Now, that same perspective is extending beyond the glass. With the launch of Forager, a new mobile app, Alpine Distilling is introducing a different way to understand flavor—one rooted not in theory, but in experience.
Beyond the Bottle
At its core, Forager is a guide to the hidden world of botanicals—the roots, flowers, barks and seeds that define every great spirit.
But it doesn’t present that knowledge in a traditional format. Instead, the app is designed as an interactive journey, inviting users to explore botanicals across six continents, learning where they grow, how they’re harvested and why they matter — not just conceptually, but sensorially. Each day brings a new discovery. Each interaction builds familiarity. Over time, what begins as curiosity evolves into something more intuitive: a deeper understanding of what you’re actually tasting.
Led by a Distiller’s Perspective
The vision behind Forager is shaped by Sara Sergent, who pushes the boundaries of what a distiller can be. A James Beard Award semifinalist — and the first gin distiller ever nominated in the beverage service category — Sergent has built her career not just on creating spirits, but on integrating them into a broader culinary conversation. Her work spans collaborations with chefs, national culinary programming and international botanical study, all grounded in a belief that flavor is something to be explored, not simply consumed.
Forager is a natural extension of that philosophy. Rather than positioning spirits as a finished product, it opens the door to the ingredients themselves, inviting users to understand flavor at its source.
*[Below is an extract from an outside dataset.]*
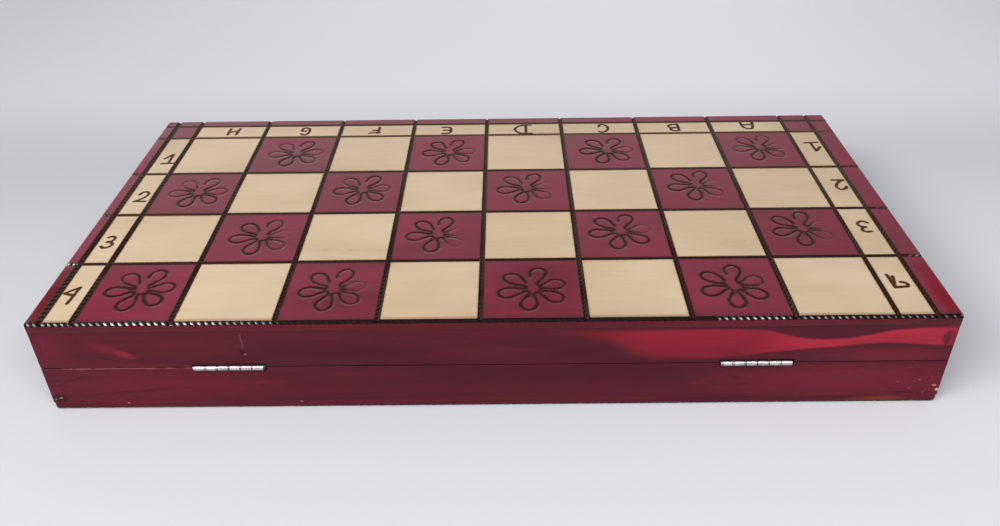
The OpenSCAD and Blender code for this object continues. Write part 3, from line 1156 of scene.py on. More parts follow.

Learning Through Experience
What sets Forager apart is its approach to learning. The platform is built around interaction: daily botanical discoveries, a growing “botanical passport,” and a progression system that moves users from Seedling to Master Forager. Along the way, users unlock ingredients, earn experience points and engage with a series of challenges designed to reinforce knowledge through repetition and play.
There’s also a practical layer — one that brings the experience back into the glass. A curated cocktail catalog allows users to see how botanicals come together in real-world applications, connecting discovery with use. The result is something that feels less like an app and more like an evolving relationship with flavor.
A Category of Its Own
With Forager, Alpine Distilling isn’t simply launching a digital product—it’s expanding what a distillery can be. In an industry that has traditionally centered on production and distribution, this marks a shift toward something more immersive: a consumer-facing ecosystem built around education, engagement, and sensory memory. It also positions Alpine Distilling in a category of its own. As the only distillery currently operating at the intersection of botanical science, culinary application and now technology, the brand continues to redefine how people connect with what they drink.
From Park City to a Global Perspective
While Alpine Distilling is firmly rooted in Park City, Forager reflects a much broader worldview. The app draws on a global network of botanicals and influences shaped by Sergent’s work across continents — from botanical gardens in Kyoto and London to advanced study in Scotland and collaboration within the international culinary community. That perspective is distilled — quite literally — into an experience that is both accessible and expansive, inviting users to explore flavor as something dynamic, layered and deeply connected to place.
A New Kind of Connection
For those who have followed Alpine Distilling, Forager feels like a natural next step. For those encountering the brand for the first time, it offers an entry point that is both approachable and unexpectedly rich. Either way, it signals something larger: a shift in how we engage with what we taste, and a reminder that behind every great spirit is a story waiting to be understood.